An independent study has outlined what future models of UN peacekeeping are needed to address new and evolving global threats.

The study, commissioned by the UN’s Department of Peace Operations, is intended to inform a ministerial meeting in May next year in Berlin on the future of peacekeeping.

 The report found that UN peacekeeping remains an “effective multilateral tool for preventing and limiting armed conflict, sustaining peace, as well as responding to a broader range of threats to international peace and security”. 

But it does recognise that “fresh thinking” is needed about what roles peacekeeping can and should play.

It acknowledges a backdrop of intensifying geopolitical competition and diverging perspectives on global issues that are dividing the Security Council, as well as the growing financial pressures that demand more from already overstretched missions.

New thinking is especially necessary as UN field missions “have recently encountered a worrying degree of political resistance and a trust deficit among some governments [and] local populations”, the study says. It also notes that a “capability-expectations gap” has contributed to a growing cynicism over what UN peacekeeping can achieve.

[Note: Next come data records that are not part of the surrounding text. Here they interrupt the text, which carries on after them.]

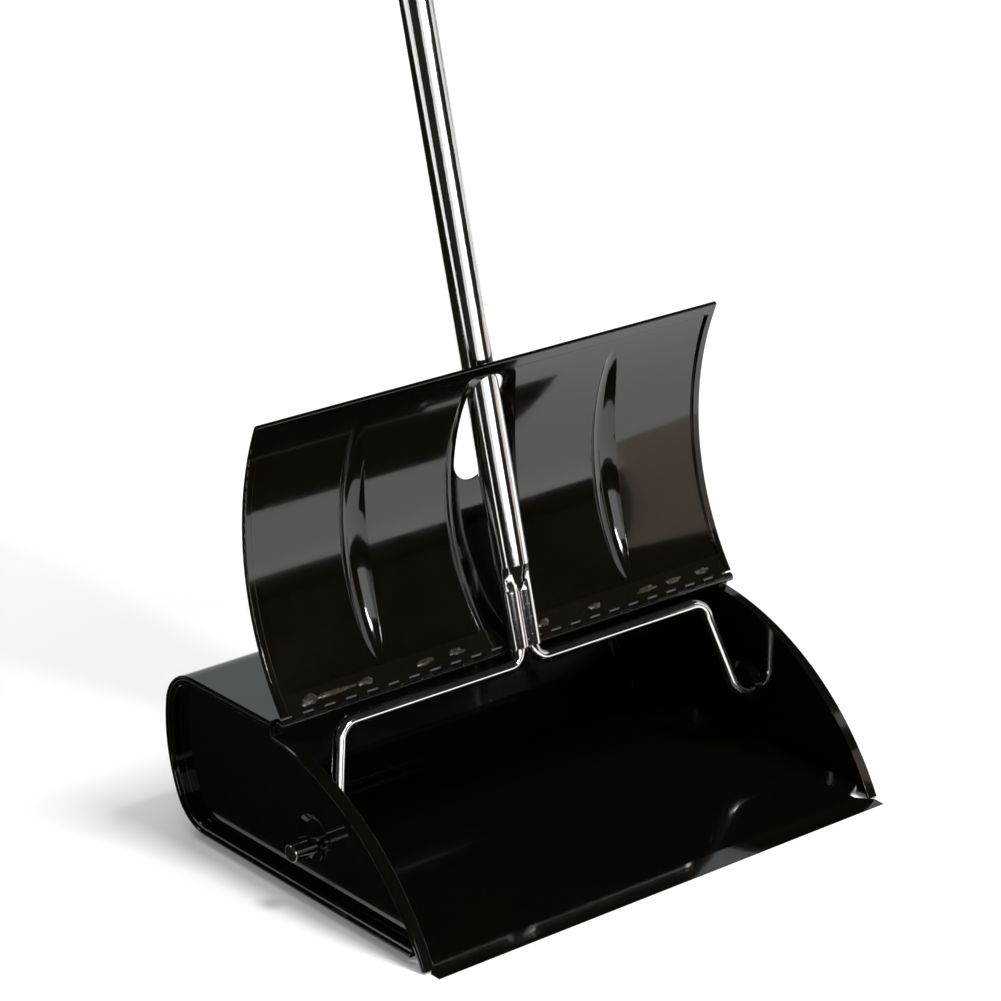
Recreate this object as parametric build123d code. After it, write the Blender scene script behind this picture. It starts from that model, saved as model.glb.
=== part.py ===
"""Upright lobby dust pan: a folded steel pan with a hinged lid and a long crimped handle.

Frame: X runs to the right along the lid hinge, Y runs back from the lip and Z is up.
The origin is the middle of the front edge of the lip, on the floor.  Millimetres.
"""

from build123d import *
from math import atan2, cos, degrees, pi, radians, sin, sqrt, tan
import os

# ---------------------------------------------------------------- pan, overall
SHEET = 1.0
HEM = 2.6
PAN_HALF_W = 152.5
PAN_TOP = 90.3
RIM_FLOOR = 5.2
FLOOR_HALF_W = 141.0
RIM_INNER_X = 147.0
BACK_Y, BACK_Z, BACK_R = 130.5, 58.2, 87.5
TOP_CORNER_R = 22.3
FLOOR_CORNER_R = 28.0
RIM_CORNER_R = 26.0
LIP_DEPTH = 13.5
LIP_HALF_W = 148.2
LIP_EDGE = 0.35
SEAM_FRONT = 18.0
SEAM_TOP_FRONT = 127.5

# ---------------------------------------------------------------- end panels
PANEL_X = 145.0
PANEL_FLANGE_X = 151.5
ARC_Y, ARC_Z, ARC_R = 144.5, -70.5, 154.5
PANEL_STEP_Y = 125.5
NOSE_Z = 1.1
DISH_R_OUTER = 12.0
DISH_R_FLOOR = 8.8
DISH_DEPTH = 2.6
DISH_OFFSET = (4.0, 2.0)

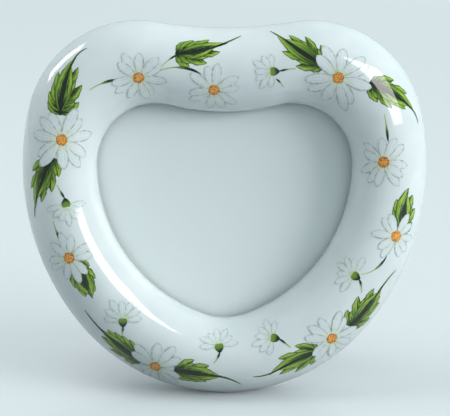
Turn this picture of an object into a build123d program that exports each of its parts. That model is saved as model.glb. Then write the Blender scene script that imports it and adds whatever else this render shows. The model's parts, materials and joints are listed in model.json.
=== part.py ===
from build123d import *
import os
from collections import namedtuple
from math import atan2, cos, hypot, pi, radians, sin, sqrt

# Heart shaped porcelain photo frame that stands on its own easel leg. Millimetres.
# The pieces are drawn upright: X across, Z up, Y from front to back, with the flat back of
# the ring in the plane Y = 0. The whole frame then leans back and stands on the floor Z = 0.

# Outer heart, at the ring's widest: tangent arcs, the same on both sides of the middle line.
# The side arc's centre lies side_drop below the lobe's and across the middle line, and the
# tip arc's centre lies tip_share times that far across from the side arc's centre.
outer_lobe_x = 29.9
outer_lobe_z = 25.2
outer_lobe_r = 38.8
outer_notch_r = 144.7
outer_side_r = 87.5
outer_side_drop = 11.1
outer_tip_share = 1.296

# Sight opening, the heart through which the picture shows: its lobes and sides meet level
sight_lobe_x = 23.55
sight_lobe_z = 14.66
sight_lobe_r = 20.66
sight_notch_r = 75.4
sight_side_r = 55.8
sight_tip_share = 2.9

# Slip cast ring: a domed front, a rolled outer edge, a flat back and a hollow inside
dome_height = 14.0
roll_inset = 3.8
wall = 3.5
lip = 2.0
rebate_width = 4.0
vent_radius = 1.6
foot_cut = 0.5
dome_steps = 8
roll_steps = 3

# Layers in the rebate, from the front, and the play around them
lens_thickness = 2.0
card_thickness = 0.4
filler_thickness = 1.0
board_thickness = 2.0
velvet_thickness = 0.5
layer_gap = 0.1
edge_gap = 0.3
velvet_proud = 0.2
lens_bevel = 0.3

# How it stands
lean = 12.0
leg_open = 28.0

# Easel leg, a board with velvet on both faces
leg_board_thickness = 2.0
leg_velvet_thickness = 0.3
leg_gap = 0.3
leg_top_width = 24.0
leg_foot_width = 34.0
leg_top_gap = 0.5
leg_corner_r = 3.0
leg_velvet_lift = 0.5

# Steel butt hinge between the backing board and the leg
hinge_height = 22.0
leaf_thickness = 0.6
leaf_length = 12.5
leaf_width = 20.0
leaf_corner_r = 2.5
knuckle_r = 1.7
middle_knuckle = 7.0
pin_r = 0.8
pin_head_r = 1.3
pin_head = 0.4
pin_fit = 0.05
knuckle_gap = 0.2
knuckle_clear = 0.3
stop_width = 6.0
stop_gap = 0.05

# Rivets through the leaves
rivet_r = 1.0
rivet_head_r = 1.9
rivet_head = 0.8
rivet_spacing = 12.0
rivet_drop = 7.8

# Turn buttons that hold the backing board in its rebate
button_reach = 12.0
button_width = 7.0
button_thickness = 1.0
button_edge = 0.2
button_from_rebate = 6.5
upper_button_angle = 52.0
lower_button_angle = -44.0
pivot_fit = 0.06

# Screws, washers and the plastic anchors in the ring's back wall
screw_r = 1.1
screw_length = 8.0
screw_head_r = 2.6
screw_head = 1.3
screw_head_round = 0.6
screw_play = 0.05
cross_width = 0.6
cross_length = 3.2
cross_depth = 0.6
washer_r = 3.0
washer_thickness = 0.3
anchor_r = 2.0
anchor_length = 6.5
anchor_glue = 0.04
thread_fit = 0.02

overrun = 5.0

Heart = namedtuple("Heart", "lobe_x lobe_z lobe_r notch_r side_r tip_r tip_z")


# A heart whose tip arc follows from its lobes and sides
def heart_of(lobe_x, lobe_z, lobe_r, notch_r, side_r, side_drop, tip_share):
    across = sqrt((side_r - lobe_r) ** 2 - side_drop**2) - lobe_x
    tip_reach = tip_share * across
    tip_z = lobe_z - side_drop - sqrt(tip_reach**2 - across**2)
    return Heart(lobe_x, lobe_z, lobe_r, notch_r, side_r, side_r - tip_reach, tip_z)


OUTER = heart_of(
    outer_lobe_x, outer_lobe_z, outer_lobe_r, outer_notch_r, outer_side_r, outer_side_drop, outer_tip_share
)
SIGHT = heart_of(sight_lobe_x, sight_lobe_z, sight_lobe_r, sight_notch_r, sight_side_r, 0, sight_tip_share)

# Depths that follow from the layers
gap_count = 5
stack = lens_thickness + card_thickness + filler_thickness + board_thickness + velvet_thickness
rebate_depth = stack + gap_count * layer_gap - velvet_proud
ring_base = rebate_depth + lip
leg_front_y = velvet_proud + leg_gap
leg_board_y = leg_front_y + leg_velvet_thickness
leg_rear_velvet_y = leg_board_y + leg_board_thickness
leg_back_y = leg_rear_velvet_y + leg_velvet_thickness
hinge_y = leg_back_y + leaf_thickness - knuckle_r
button_y = washer_thickness + screw_play
screw_seat_y = button_y + button_thickness + screw_play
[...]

Much of those concerns are reflected in a series of ongoing reports by The New Humanitarian exploring the changing face of peacekeeping in today’s complex, multipolar world. It includes on-the-ground reporting from eastern Democratic Republic of the Congo, where departing peacekeepers have left a trail of abuse and anger; the tragedy of Congolese women with peacekeeper-fathered children who are calling for recognition and support; and an overview of what’s gone wrong with traditional UN peacekeeping – and how regional approaches are increasingly being tried.